As I mentioned in the comments on my first post about this matter, Cubans are the most likely group in Miami-Dade to vote Republican (that is undisputed) and they made up 66.2% of the people in this area. Then it stands to reason that the Cubans in this area voted in significantly greater proportions for McCain than the average for the whole zip code (66.6%). We can therefore deduce that the Cubans voted somewhere in the 70% – 80% range for McCain and that the average was brought down by the non-Cubans in living in the zip.

Until next time, I’ll be searching for the shift.

UPDATE: The post above was edited to reflect the county’s revised election results dated 11/14.
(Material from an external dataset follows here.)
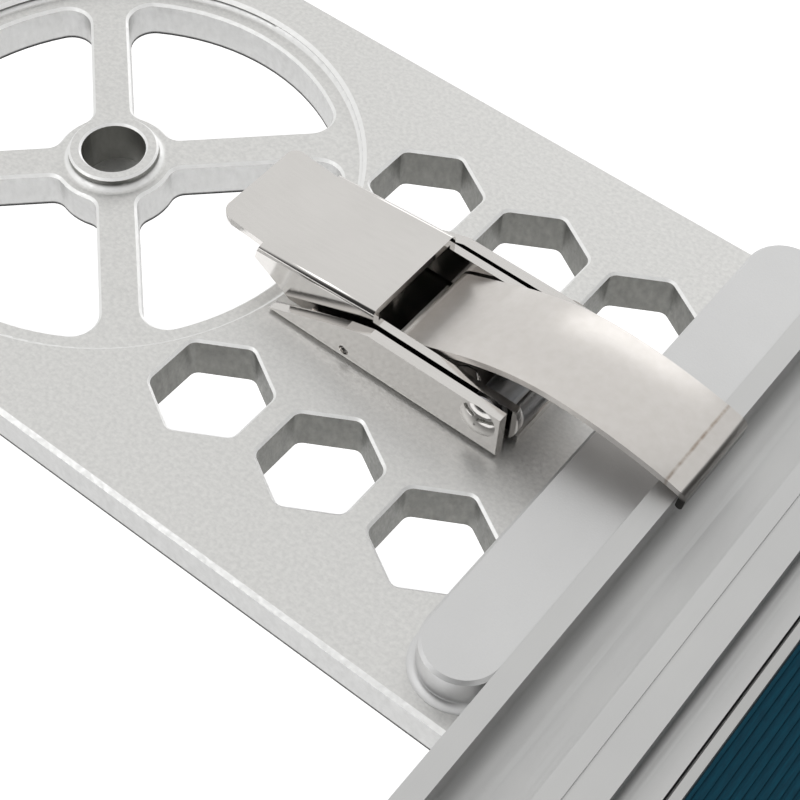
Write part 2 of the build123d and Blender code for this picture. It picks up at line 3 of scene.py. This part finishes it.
import bmesh
import bpy
from mathutils import Matrix, Vector


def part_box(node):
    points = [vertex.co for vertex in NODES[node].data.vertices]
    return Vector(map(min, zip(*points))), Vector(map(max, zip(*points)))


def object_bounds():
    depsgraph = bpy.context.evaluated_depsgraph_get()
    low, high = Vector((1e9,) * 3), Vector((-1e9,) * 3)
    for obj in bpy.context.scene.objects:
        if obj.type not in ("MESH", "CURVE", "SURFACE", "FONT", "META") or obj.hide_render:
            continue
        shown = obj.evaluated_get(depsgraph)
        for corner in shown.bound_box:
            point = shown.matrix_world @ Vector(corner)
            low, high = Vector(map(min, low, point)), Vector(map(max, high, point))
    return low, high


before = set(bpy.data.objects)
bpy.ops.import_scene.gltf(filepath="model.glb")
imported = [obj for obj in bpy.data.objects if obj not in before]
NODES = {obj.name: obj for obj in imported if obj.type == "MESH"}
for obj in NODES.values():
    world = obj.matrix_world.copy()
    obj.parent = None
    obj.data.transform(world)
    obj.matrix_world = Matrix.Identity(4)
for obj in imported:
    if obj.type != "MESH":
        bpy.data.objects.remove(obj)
cad_lo, cad_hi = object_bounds()

MM = 0.001
FLOOR_SIZE = 4.0
FLOOR_GAP = 0.05 * MM
FLOOR_GLOW = 0.85

# ---- which finish each CAD node wears ------------------------------------------------------------
FINISH = {
    "base_plate": "plate_aluminium",
    "bore_plug": "plate_aluminium",
    "backing_plate": "plate_aluminium",
    "plate_feet": "black_rubber",
    "stop_bar": "bar_aluminium",
    "stop_bar_screws": "zinc_steel",
    "latch_base": "polished_steel",
    "latch_rivets": "polished_steel",
    "pivot_rivet": "polished_steel",
    "pivot_sleeve": "zinc_steel",
    "pivot_washers": "zinc_steel",
    "latch_lever": "polished_steel",
    "strap_pin": "polished_steel",
    "latch_strap": "strap_steel",
    "locating_dowels": "zinc_steel",
    "jaw_rail": "rail_aluminium",
    "outer_rail": "rail_aluminium",
    "work_mat": "mat_teal",
    "inner_strip": "strip_grey",
    "outer_strip": "strip_grey",
    "jaw_ledge_screws": "zinc_steel",
    "outer_ledge_screws": "zinc_steel",
}
# sky tone along its lean: brightest overhead and towards -X, dark low down on the +X side
SKY_LEAN = (-0.7, 0.45, 1.0)
SKY = (
    (0.30, (0.05, 0.05, 0.049)),
    (0.48, (0.20, 0.20, 0.198)),
    (0.60, (0.50, 0.50, 0.495)),
    (0.72, (0.93, 0.93, 0.921)),
    (0.90, (1.0, 1.0, 0.99)),
)
SKY_STRENGTH = 0.84
# soft lamps: name, place, width and height in metres, watts
LAMPS = (
    ("far_side", (-0.25, 1.1, 0.5), (0.7, 0.4), 0.75),
    ("near_side", (-0.4, -0.33, 0.84), (0.35, 0.35), 0.5),
)
LAMP_TARGET = (0.06, 0, 0)
# rounded edges of the pressed latch pieces
EDGE_ROUND = {
    "latch_base": 0.35 * MM,
    "latch_lever": 0.25 * MM,
    "latch_strap": 0.35 * MM,
}
EDGE_ANGLE = math.radians(40)
WELD_GAP = 0.002 * MM
# zones of the plate: distances from the hub axis or centre line, depths below the top, soft borders
PLATE_SIDE = (44.0 * MM, 45.5 * MM)
HEXAGON_ZONE = (40.0 * MM, 41.0 * MM)
BORE_ZONE = (8.5 * MM, 9.2 * MM)
SIDE_LOW_EDGE = (6.1 * MM, 6.3 * MM)
HOLE_LOW_EDGE = (7.4 * MM, 7.7 * MM)
CHAMFER_LEAN = 0.9
COVE_LEAN = 0.6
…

Searching for “The Shift” Part 1

This is the first in a series of analyses of the election results to see whether or not the Cubans are abandoning the GOP. Other posts in this series can be found here.  Each time I will be examining a different zip code with a high proportion of Cuban-Americans living in it. First up is 33175
33175.jpg
As you can see from the map above this zip code is in western Miami-Dade County. The eastern boundary is the Turnpike, the western boundary is 147th Avenue. The southern boundary is Miller Road (S.W. 56th Street and the northern boundary is just south of Tamiami Trail (S.W. 8th Street). I actually had to go to a birthday party in this area on Saturday and was astounded by McCain sign after McCain sign.
Unfortunately the demographic data that I can obtain is somewhat dated (2000 census):
Total pop: 52,581 (100%)
Hispanic: 44,300 (84.3%)
Cuban: 29,738 (56.6%)
Median age: 37.5
So here is an area that’s more than half Cuban and relatively young.
There are 14 different precincts located in this zip code. For reference they are: 413, 707, 459, 451, 449, 440, 457, 441, 414, 773, 706, 444, 704, and 705.
A total of 21,028 votes for president were cast in these precincts.
John McCain received 14,443 of those votes or 68.7%
Barack Obama received 6,497 or 30.9%
Now of course we don’t exactly know how many of those 14,443 were cast by Cubans or the median age of those Cubans that cast them vs. the ones that were cast for Obama but it’s pretty clear that this area with it’s large Cuban population was firmly in McCain’s camp.
Until next time, I’ll be searching for the shift.
UPDATE: This post has been updated to reflect the county’s latest election results dated 11/14/08.